Hani Abbas is currently a freelance cartoonist for newspapers, magazines and other media platforms such as Charlie Hebdo, Al Jazeera and Al Modon, and since April 2014 he is a freelance collaborator to the International School of Geneva, where he teaches the course Cartooning for Peace.
Amany Al-Ali (1984, Idlib) lives in Idlib. She studied computer engineering in Aleppo. She has been a cartoonist and journalist for Souriatna Newspaper in Idlib since 2015. From 2009- 2011 she was a drawing teacher at Assada Private School in Idlib and after that Kindergarten Manager.
Diala Brisly (1980, Kuwait) lives in Paris. She grew up in Damascus and began as a cartoonist at the Syrian-based Spacetoon TV channel in 2001, where she received her first training. After that she worked as a layout artist for the fledgling cartoon series Dumtum Salimeen. Since then she has focused her career on a variety of media, including layout design, animation, concept art, painting, comic books, character design, and she did work on twelve short and feature length animation films, and six television shows for channels such as the BBC and Aljazeera Kids. She contributed to the Adra Women’s Prison hunger strike campaign, which helped secure the release of twenty-three female prisoners. In 2011 she fled to Beirut, and in 2016 to Paris. Her artistic and activist work has also been featured in Le Monde and Deutsche Welle.

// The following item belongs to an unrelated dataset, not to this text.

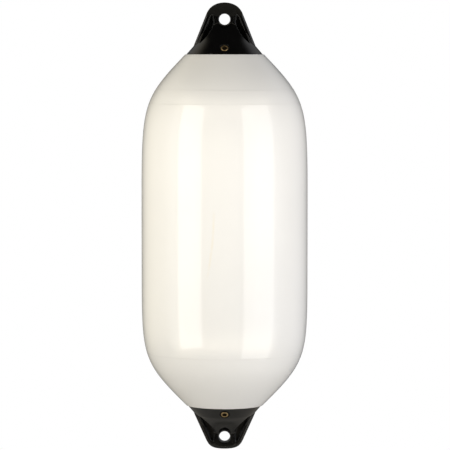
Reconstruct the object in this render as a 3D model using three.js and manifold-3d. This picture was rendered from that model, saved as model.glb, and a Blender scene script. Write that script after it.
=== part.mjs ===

Mwafaq Katt (1955, Damascus) lives in Toronto, Canada. In 1974, he published his first political cartoons in the Communist Youth Union’s secret newspaper. In 1975, the Youth Union offered him a scholarship to study art in Moscow. He worked for The Moscow News as a cartoonist. In 1982, he graduated with a Master of Arts, having majored in animation. After his military service Mwafaq Katt worked for Syrian TV and became the Head of Animation from 2009 till 2011. He was also Professor in Animation, Illustration and Visual Arts at the University of Kalamoon, the International University of Science and Technology and The Higher Institute of Dramatic Arts in Syria (2008-2011). After the beginning of the Syrian Revolution in March 2011, Mwafaq Katt, his wife and two children moved to Canada, where he continues his artistic work. He recently won the Arab Cartoon Award in Qatar.
Jawad Murad (1983, Maliki/Damascus) lives in Erbil in Kurdistan, northern Iraq. He is a journalist and cartoonist. Murad studied Archeology in Damascus and Art at the Institute of Adham Ismail in Damascus (2010-2012). Murad worked for newspapers and websites. He has staged several solo exhibitions, the most recent in Duhok (2013) and Erbil (2013 and 2016).
Ronald Bos (1948) is a Dutch documentary maker and publicist about writers and poets, among them Faraj Bayrakdar. He worked for the Dutch Foundation for Literature and was a board member of Dutch PEN. Ronald Bos is the initiator and curator of Cartooning Syria.